Reduce time spent scrolling through social media posts. Declutter your emails. Create a capsule wardrobe. But do this according to the values you listed. If you prioritized environmentalism, find creative ways to go zero-waste or avoid buying products with excessive packaging. If you prioritized determination, challenge yourself to the Minimalism Game, where you get rid of one thing on the first day of the month, two things on the second day, and so on. You can donate items to places like Goodwill.
3. Find Your Joy
For the third guideline, we like to think of Marie Kondo’s famous motto: “Does it spark joy?” If yes, then keep it in your life and remind yourself of its importance every once in a while. If not, then no worries: Thank it, donate it, and delete. Having less is good, and wanting less is even better.

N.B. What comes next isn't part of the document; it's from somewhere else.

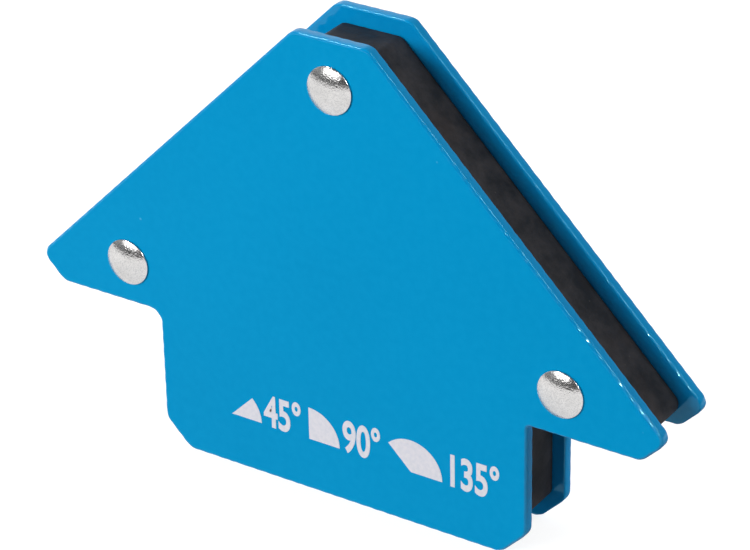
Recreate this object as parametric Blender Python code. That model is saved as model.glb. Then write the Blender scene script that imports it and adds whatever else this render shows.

Once you simplify your life, you might find that you’ll have time for the essentials of life: spending time with family, watching a movie with friends, dancing in the rain, or whatever else your definition of fun may be. (Like making vegan baked feta pasta, for instance!). For most people, this is where the joy comes in.
And before you make a decision on getting rid of something, try to look at it in a new light. A neglected blouse you once loved can become a treasured possession simply through use. A rusted bike, once repaired, can bring you on many new journeys. That’s what eco-minimalism is all about.